Combining food, art and music, Food Rave’s ethos promises to win over Melbourne’s large population of discerning festival and restaurant-goers by offering high-quality, accessible food that celebrates small business and the city’s creative foodies who keep us so well fed.
Food Rave began after Let Them Eat Cake 2013 – the electronic music, art and design garden party-style festival held on New Year’s Day at Werribee Mansion.
Festival organisers approached Moran because, like her, they realised there was no reason why they shouldn’t have a superior food offering with vendors that matched the quality of music and art on offer.
Food Rave’s curated line-up for Let Them Eat Cake 2014 includes Melbourne pizza institution Ladro, gourmet hotdog outfit Phat Brats, American barbecue aficionadas from Fancy Hank’s, Vietnamese street food by Banh Mi Boys, Zebra Dream’s vegan coconut ice cream, burgers by Captain Melville, Everyday Coffee, and cakes and drinks by Storm in a Teacup.
Food Rave will also present a pop-up project in the CBD during Melbourne’s Food & Wine Festival in March.
In keeping with the event’s water theme, Moran’s concept – Nereus, named after the Greek god in charge of protecting the sea’s rich bounty, celebrates a range of ocean fare. Custom-built by The Seven, a group of local creatives, hospitality and bar insiders, the aquatic offering uses shipping containers to create a submarine mess hall-inspired dining space, alongside the kitchen, bar and private dining rooms.
Nereus will feature eight chefs or restaurants, selected by Moran, and serve an all-day bar food menu from midday, lunch and a dinner service, with DJs playing until late.
Kerala, which specialises in Southern Indian cuisine and does not currently have a permanent space, is locked in having previously featured as a pop-up at Collingwood cafe Tomboy and the Queen Victoria Night Market.

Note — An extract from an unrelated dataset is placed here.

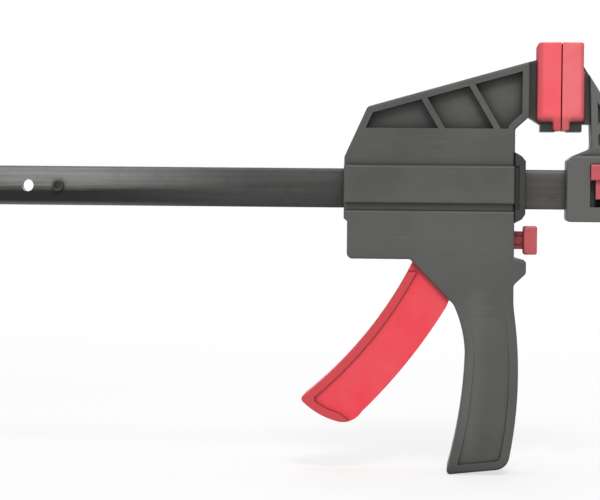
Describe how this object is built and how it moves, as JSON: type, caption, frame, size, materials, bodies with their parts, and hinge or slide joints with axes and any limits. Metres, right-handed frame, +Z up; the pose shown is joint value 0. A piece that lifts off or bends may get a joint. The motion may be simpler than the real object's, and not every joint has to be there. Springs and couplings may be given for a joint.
{
  "type": "quick release bar clamp",
  "caption": "One-handed bar clamp: a flat steel bar, a sliding pistol-grip jaw with trigger and release button, and a fixed jaw with lock button; soft pads on both jaws.",
  "frame": {"origin": "centre of the hanging hole at the bar's free end, on the bar's middle plane", "axes": "+X along the bar towards the jaws, +Z up towards the jaw arms, Y across the bar"},
  "size_m": [0.3354, 0.0318, 0.2276],
  "materials": {
    "bar_steel": "blackened, satin",
    "pin_steel": "plain",
    "spring_steel": "plain",
    "plate_steel": "plain",
    "body_plastic": "fine texture",
    "guide_plastic": "smooth",
    "red_plastic": "smooth",
    "pad_rubber": "matte",
    "screw_steel": "blackened"
  },
  "bodies": {
    "bar_frame": {"bar": "bar_steel", "end_stop_pin": "pin_steel", "fixed_jaw": "body_plastic", "fixed_jaw_pad": "pad_rubber", "jaw_lock_spring": "spring_steel"},
    "sliding_body": {"near_body_shell": "body_plastic", "far_body_shell": "body_plastic", "body_screws": "screw_steel", "front_guide": "guide_plastic", "moving_jaw_pad": "pad_rubber", "trigger_pivot_pin": "pin_steel", "drive_spring": "spring_steel", "brake_spring": "spring_steel"},
    "trigger_lever": {"trigger": "red_plastic"},
    "drive_plates": {"rear_drive_plate": "plate_steel", "front_drive_plate": "plate_steel"},
    "brake": {"brake_plate": "plate_steel"},
    "release": {"release_button": "red_plastic"},
    "jaw_lock": {"jaw_lock_button": "red_plastic", "jaw_lock_pin": "pin_steel"}
  },
  "joints": [
    {"name": "jaw_slide", "type": "slide", "parent": "bar_frame", "child": "sliding_body", "axis": [-1, 0, 0], "range_m": [0, 0.15]},
    {"name": "trigger_pull", "type": "hinge", "parent": "sliding_body", "child": "trigger_lever", "pos_m": [0.2246, 0, -0.0294], "axis": [0, -1, 0], "range_deg": [0, 22], "stiffness_Nm_per_rad": 0.6, "springref_deg": -17.19},
    {"name": "drive_slide", "type": "slide", "parent": "sliding_body", "child": "drive_plates", "axis": [-1, 0, 0], "range_m": [0, 0.0056], "deforming": ["drive_spring"]},
    {"name": "release_press", "type": "slide", "parent": "sliding_body", "child": "release", "axis": [-1, 0, 0], "range_m": [0, 0.0044], "stiffness_N_per_m": 500, "springref_m": -0.004},
    {"name": "brake_tilt", "type": "hinge", "parent": "sliding_body", "child": "brake", "pos_m": [0.24929, 0, 0.0155], "axis": [0, 1, 0], "range_deg": [0, 6.05], "deforming": ["brake_spring"]},
    {"name": "jaw_lock_press", "type": "slide", "parent": "bar_frame", "child": "jaw_lock", "axis": [0, 0, -1], "range_m": [0, 0.004], "stiffness_N_per_m": 600, "springref_m": -0.003, "deforming": ["jaw_lock_spring"]}
  ],
  "couplings": [
    {"joint": "drive_slide", "follows": "trigger_pull", "m_per_rad": 0.0136},
    {"joint": "brake_tilt", "follows": "release_press", "rad_per_m": 23.684}
  ]
}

“Food curation and Food Rave challenges those starting out, putting them next to names that already have attention and a following,” says Moran. Established businesses are kept on their toes, too. In the Food Rave format they can push boundaries and try out menus and styles that their other ventures don’t always allow for.”
Encouraging collaborations between restaurants, chefs and local food producers is the next step for Food Rave. “My heart lies in knowing where our food comes from,” says Moran.
“It’s bizarre how all the things I have done in my life have started to link in,” she says. “Classic naturopathic principals teach knowing about what you eat and celebrating food. Food Rave isn’t about moving away from what people actually like to eat at festivals or when they’re in a casual setting. It’s about doing it well.”
Let Them Eat Cake takes place at Werribee Park on January 1 2014 from 11am to 10pm.
Nereus runs from February 28 to March 13 at the Melbourne Food & Wine Festival. Secret CBD location to be announced on February 14 2014.